Journal d'Irlande, de Benoîte Groult

   Benoîte Groult revient. En fait, elle ne nous a jamais quittés. Sa voix passionnée d'écrivaine féministe, animée d'une vitalité sans faille, interrogeant sans cesse les rapports hommes-femme, la famille, l'amitié, nous l'entendons encore à travers les livres qui nous ont marqués : Ainsi soit-elle, la Touche étoile... pour ne citer qu'eux.
    Mais voici que nous arrive, par-delà la tombe, une autre image de cette écrivaine : le marin (la marine, devrait-on écrire, si ça ne sonnait pas bizarre),  habitée par une passion pour la pêche et pour l'Irlande où le temps est sans cesse changeant, les habitants pas toujours adonnés à ce qu'ils font (nous sommes dans les années quatre-vingt-dix), mais les touristes pas encore très nombreux, contrairement aux écrivains qui, eux, l'étaient déjà.
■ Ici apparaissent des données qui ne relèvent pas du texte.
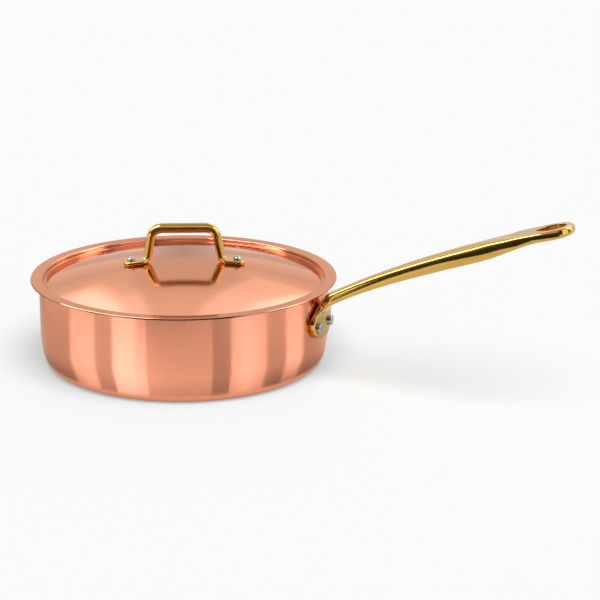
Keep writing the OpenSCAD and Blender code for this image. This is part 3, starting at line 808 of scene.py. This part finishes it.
step_line = (arc((step_r + LIP_R, flange_z - LIP_R), LIP_R, 90, 180, 10)
             + arc((step_r - LEDGE_R, ledge_z + LEDGE_R), LEDGE_R, 0, -90, 8)
             + arc((step_r - BAND_IN, ledge_z - BAND_R), BAND_R, 90, 90 + BAND_SLOPE, 6)
             + arc(fillet_mid, FILLET_R, -90 + BAND_SLOPE, -90 - degrees(dome_turn), 10)
             + [(dome_r * sin(a), dome_mid + dome_r * cos(a)) for a in dome_turns])
lid_line = filled([(flange_r, flange_z)] + step_line, 0.003, 0.00015)
print("dome:", round(dome_top * 1000, 1), "mm high at the middle")

# %% Worn edge of the flange
EDGE_R, EDGE_CORNER, EDGE_LOW, EDGE_HIGH, EDGE_GAP = 0.00168, 0.00025, 10, 50, 0.0001
corner_out = (EDGE_R - EDGE_CORNER) * cos(radians(EDGE_HIGH))
corner_up = (EDGE_R - EDGE_CORNER) * sin(radians(EDGE_HIGH))
edge_corner_mid = (flange_r - EDGE_R + corner_out, flange_z - EDGE_CORNER)
edge_mid = (flange_r - EDGE_R, edge_corner_mid[1] - corner_up)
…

  A l'origine, ce "Journal" n'était pas destiné à la publication. Ce sont les carnets que Benoîte Groult tenait chaque été, depuis son arrivée dans la verte Erin, jusqu'à son retour à Paris. Ils ont été revus, relus et mis en forme par sa fille. Chaque jour ou presque, elle couche sur le papier quelques lignes. Où il est beaucoup question de la pêche qu'elle vient de faire (la mer est cet être tutélaire, puissant, changeant, mais avant tout nourricier), des plats qu'elle va préparer, de la couleur du ciel (et il y a beaucoup à dire rien que sur le sujet) et des coefficients de marées (bonne occasion pour réviser les formules mathématiques).
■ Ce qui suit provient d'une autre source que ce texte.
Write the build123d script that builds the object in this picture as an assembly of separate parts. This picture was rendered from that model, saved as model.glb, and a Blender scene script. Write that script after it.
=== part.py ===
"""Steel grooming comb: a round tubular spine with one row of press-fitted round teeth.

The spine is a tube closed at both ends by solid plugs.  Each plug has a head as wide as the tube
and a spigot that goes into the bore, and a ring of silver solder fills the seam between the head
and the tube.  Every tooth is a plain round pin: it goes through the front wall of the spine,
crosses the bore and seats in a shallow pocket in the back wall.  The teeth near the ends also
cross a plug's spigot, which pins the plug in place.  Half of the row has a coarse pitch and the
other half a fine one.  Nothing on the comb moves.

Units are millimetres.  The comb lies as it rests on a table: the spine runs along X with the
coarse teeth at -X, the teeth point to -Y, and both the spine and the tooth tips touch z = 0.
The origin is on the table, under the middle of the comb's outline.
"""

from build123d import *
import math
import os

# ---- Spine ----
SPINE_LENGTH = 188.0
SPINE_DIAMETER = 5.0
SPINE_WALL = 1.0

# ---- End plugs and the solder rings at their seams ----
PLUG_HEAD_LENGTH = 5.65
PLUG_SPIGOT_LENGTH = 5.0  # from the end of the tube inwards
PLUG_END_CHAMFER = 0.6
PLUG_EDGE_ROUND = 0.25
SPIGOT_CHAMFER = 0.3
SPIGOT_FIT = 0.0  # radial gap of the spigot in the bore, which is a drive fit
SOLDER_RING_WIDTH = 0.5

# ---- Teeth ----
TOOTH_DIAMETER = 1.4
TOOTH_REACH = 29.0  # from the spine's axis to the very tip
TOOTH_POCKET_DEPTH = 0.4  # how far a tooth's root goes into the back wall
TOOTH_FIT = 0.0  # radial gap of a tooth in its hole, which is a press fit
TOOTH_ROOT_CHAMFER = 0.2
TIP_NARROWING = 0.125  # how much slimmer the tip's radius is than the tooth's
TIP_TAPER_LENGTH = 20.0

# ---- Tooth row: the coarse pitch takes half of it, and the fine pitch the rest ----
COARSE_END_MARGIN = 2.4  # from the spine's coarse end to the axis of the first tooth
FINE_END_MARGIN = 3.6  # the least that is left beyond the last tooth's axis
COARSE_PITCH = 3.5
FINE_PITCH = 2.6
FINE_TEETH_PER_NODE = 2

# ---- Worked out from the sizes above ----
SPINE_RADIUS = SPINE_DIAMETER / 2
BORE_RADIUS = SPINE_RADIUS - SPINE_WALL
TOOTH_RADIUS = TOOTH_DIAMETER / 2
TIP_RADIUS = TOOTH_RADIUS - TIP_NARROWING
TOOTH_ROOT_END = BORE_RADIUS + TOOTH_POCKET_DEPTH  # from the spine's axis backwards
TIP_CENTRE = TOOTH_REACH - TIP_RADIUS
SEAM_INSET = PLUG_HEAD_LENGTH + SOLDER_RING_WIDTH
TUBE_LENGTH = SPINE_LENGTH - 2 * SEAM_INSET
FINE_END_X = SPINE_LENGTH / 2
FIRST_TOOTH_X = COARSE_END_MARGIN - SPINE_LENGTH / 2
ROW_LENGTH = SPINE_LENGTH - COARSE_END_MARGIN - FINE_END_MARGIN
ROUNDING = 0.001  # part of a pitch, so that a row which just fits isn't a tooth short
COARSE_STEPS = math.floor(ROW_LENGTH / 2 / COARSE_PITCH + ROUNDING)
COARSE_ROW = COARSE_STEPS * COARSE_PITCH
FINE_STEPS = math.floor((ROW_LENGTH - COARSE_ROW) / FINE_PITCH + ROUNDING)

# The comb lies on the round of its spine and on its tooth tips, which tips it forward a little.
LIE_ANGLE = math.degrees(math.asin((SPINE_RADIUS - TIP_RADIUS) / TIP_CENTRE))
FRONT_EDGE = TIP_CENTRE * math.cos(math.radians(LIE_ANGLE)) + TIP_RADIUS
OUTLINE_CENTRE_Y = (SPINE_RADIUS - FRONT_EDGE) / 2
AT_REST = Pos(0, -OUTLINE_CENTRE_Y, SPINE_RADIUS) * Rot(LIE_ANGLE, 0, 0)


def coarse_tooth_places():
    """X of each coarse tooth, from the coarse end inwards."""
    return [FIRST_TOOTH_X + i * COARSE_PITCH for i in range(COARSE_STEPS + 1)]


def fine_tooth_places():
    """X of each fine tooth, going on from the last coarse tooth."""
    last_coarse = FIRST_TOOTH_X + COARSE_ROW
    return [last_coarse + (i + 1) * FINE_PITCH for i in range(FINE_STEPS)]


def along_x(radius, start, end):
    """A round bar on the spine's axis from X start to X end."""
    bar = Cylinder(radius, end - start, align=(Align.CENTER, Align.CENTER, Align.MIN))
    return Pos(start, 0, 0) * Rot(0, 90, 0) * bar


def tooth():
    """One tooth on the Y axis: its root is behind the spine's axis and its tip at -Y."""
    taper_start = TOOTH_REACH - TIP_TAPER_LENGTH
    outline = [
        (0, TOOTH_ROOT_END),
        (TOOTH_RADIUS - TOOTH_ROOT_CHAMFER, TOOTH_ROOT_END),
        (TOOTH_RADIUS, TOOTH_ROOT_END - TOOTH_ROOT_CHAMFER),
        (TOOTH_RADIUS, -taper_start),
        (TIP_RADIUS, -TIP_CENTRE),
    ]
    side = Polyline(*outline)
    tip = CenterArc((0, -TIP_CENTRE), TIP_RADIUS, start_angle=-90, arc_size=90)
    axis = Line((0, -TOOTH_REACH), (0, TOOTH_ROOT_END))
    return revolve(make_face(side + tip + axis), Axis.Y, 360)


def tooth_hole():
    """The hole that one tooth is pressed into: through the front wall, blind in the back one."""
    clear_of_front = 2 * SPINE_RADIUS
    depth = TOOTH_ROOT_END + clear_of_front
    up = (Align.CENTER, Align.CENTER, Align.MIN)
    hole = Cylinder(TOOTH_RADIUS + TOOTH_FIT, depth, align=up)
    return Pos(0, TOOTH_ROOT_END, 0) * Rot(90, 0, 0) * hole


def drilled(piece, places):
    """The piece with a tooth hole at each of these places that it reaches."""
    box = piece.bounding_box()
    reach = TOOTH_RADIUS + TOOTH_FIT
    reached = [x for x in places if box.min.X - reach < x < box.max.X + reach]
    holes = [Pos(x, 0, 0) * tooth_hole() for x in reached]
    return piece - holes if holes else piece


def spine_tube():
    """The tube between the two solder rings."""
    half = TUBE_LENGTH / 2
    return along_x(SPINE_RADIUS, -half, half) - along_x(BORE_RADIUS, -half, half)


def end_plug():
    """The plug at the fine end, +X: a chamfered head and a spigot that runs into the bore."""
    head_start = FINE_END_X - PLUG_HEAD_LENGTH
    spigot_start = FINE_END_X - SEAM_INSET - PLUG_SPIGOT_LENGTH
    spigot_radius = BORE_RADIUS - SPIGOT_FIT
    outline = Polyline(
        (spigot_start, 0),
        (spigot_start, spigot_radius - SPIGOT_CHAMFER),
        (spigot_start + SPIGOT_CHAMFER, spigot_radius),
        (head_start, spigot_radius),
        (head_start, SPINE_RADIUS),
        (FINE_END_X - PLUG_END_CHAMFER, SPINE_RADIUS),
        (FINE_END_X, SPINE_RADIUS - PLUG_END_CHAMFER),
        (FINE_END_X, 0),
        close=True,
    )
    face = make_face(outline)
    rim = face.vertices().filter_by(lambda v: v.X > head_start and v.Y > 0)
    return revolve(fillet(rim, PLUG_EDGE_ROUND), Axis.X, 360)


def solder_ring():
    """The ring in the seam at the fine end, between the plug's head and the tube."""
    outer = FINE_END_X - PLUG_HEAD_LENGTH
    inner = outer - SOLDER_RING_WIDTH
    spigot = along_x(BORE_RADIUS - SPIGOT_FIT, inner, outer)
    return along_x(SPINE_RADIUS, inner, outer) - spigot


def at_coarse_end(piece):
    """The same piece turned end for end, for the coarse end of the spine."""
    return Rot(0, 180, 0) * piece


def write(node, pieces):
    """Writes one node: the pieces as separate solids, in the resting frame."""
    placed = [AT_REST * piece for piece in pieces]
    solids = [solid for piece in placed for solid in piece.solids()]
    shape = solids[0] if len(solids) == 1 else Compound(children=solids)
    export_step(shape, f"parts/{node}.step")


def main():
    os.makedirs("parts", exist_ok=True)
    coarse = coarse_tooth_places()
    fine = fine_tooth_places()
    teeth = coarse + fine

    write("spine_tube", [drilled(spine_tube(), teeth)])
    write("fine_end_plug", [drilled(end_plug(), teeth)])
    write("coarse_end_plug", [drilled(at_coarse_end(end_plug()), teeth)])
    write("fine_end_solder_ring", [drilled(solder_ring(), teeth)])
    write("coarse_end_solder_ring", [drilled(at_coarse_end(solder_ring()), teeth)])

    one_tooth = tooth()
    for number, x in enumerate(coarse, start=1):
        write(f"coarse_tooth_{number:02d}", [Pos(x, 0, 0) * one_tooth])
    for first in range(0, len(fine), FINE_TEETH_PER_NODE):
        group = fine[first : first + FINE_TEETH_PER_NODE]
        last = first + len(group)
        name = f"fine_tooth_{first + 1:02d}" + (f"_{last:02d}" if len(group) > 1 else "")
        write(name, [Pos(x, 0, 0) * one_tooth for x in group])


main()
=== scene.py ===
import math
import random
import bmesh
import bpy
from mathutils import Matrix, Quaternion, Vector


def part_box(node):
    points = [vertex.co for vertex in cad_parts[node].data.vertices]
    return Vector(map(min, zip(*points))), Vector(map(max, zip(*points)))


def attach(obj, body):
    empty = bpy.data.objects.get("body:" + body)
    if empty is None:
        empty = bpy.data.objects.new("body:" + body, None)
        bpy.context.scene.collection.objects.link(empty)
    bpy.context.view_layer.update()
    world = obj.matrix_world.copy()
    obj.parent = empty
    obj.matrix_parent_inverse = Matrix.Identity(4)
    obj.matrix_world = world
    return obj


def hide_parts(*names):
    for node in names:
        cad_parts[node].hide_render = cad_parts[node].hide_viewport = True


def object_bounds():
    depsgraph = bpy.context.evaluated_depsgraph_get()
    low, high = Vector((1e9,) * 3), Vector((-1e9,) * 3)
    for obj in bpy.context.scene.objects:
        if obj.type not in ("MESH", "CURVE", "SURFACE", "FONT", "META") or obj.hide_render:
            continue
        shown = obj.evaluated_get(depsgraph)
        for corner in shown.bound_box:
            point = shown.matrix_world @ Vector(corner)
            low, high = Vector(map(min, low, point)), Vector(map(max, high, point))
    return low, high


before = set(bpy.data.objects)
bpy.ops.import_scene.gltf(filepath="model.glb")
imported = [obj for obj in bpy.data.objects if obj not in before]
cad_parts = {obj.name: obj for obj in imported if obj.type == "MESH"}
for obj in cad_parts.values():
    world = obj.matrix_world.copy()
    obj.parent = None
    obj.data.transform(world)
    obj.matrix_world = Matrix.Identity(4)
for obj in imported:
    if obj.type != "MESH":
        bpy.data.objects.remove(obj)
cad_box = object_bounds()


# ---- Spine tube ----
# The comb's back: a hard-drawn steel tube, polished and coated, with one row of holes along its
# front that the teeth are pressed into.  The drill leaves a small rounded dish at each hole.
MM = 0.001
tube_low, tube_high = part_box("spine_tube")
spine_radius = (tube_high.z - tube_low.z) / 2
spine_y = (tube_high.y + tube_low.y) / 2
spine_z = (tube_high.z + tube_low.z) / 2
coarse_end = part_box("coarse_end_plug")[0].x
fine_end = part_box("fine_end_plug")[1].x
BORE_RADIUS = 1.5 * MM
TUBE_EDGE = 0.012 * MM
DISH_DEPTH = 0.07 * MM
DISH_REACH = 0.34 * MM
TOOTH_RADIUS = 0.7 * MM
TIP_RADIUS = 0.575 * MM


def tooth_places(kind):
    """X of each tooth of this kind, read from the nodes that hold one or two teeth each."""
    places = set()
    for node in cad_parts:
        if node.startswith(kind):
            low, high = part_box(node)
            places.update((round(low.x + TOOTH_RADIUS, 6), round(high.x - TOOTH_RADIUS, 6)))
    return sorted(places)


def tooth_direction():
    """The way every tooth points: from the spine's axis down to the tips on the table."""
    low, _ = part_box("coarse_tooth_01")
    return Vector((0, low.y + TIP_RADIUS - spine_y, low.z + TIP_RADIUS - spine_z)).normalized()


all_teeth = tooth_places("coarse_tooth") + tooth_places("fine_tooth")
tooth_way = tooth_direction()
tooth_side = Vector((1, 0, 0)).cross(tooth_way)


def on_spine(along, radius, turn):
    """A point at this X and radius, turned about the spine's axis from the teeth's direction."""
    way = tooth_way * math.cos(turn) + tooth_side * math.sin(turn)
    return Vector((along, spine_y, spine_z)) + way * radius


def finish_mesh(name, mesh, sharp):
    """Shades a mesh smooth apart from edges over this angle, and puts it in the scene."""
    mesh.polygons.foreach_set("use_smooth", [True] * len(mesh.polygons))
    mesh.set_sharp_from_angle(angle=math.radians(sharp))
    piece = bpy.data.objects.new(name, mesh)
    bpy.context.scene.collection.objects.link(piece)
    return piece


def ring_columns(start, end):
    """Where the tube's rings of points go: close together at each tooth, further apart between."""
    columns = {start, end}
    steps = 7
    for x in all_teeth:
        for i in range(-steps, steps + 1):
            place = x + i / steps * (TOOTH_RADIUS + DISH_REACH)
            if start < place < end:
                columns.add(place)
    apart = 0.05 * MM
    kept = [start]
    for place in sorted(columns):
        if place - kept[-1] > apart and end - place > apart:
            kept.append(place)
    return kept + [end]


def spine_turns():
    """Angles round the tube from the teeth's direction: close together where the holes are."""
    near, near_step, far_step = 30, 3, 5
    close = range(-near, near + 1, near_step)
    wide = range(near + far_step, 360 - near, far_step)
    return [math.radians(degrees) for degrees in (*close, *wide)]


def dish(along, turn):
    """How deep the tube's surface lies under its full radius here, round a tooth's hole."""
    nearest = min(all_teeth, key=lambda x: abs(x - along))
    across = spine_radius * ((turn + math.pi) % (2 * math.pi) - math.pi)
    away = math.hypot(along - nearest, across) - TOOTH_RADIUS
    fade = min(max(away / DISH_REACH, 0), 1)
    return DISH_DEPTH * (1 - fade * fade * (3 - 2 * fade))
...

  Mais il est question aussi des amis, gens du lieu ou célébrités (on assistera ainsi à la venue de Mitterrand, à un rendez-vous amical avec Michel Déon), de son mari Paul Guimard, à qui la lie une longue cohabitation, une complicité intellectuelle et une commune passion pour la mer. Mais l'auteur des "Choses de la vie" vieillit, manifeste, en dents de scie, un certain laisser-aller et un penchant pour la boisson. Souvent Benoîte Groult s'en agace. Elle sait bien pourtant qu'il est devenu difficile de quitter cet homme vieillissant, père de sa dernière fille, malgré les infidélités mutuelles. Ce n'est pas un couple sans jalousie, mais c'est un couple pour lequel la possessivité n'est pas telle que la jalousie puisse tout détruire. Notre écrivaine féministe a un amant, un Américain du nom de Kurt, dévoué, attentionné, amoureux et excellent amant au surplus. Beaucoup de qualités, sauf celle d'être un intellectuel. Et l'auteur, avec une auto-ironie plutôt triviale mais au fond bien réjouissante, de s'écrier : pourquoi faut-il que le roi des cons soit le roi de mon con ? Bonne question, en effet, que beaucoup de femmes pourraient se poser.
  Cependant, le temps passe pour tout le monde. Kurt comprend bien que Benoîte ne divorcera pas pour lui. Qui par ailleurs vieillit. Il n'est plus un si bon amant qu'autrefois. Les amants continuent de s'écrire, Kurt entame aux Etats-Unis une liaison avec une veuve, ce qui rassure son amante française en la déculpabilisant. Benoîte Groult apprend son décès avec un certain retard, ils s'étaient éloignés, mais le portrait qu'elle aura tracé de lui dans ce "Journal" sonne juste, tout comme l'attitude de ses filles qui avaient encouragé cette liaison au nom de son bonheur.
  Si le journal s'achève, c'est que la maison a été vendue. L'auteur y revient et nous livre le récit de ces retrouvailles, mais on comprend bien qu'ensuite, le grand âge venant, l'Irlande n'appartiendra plus qu'à son passé. Entre-temps, Benoîte Groult nous aura gratifiés d'une belle leçon d'amour, de vie et de pêche.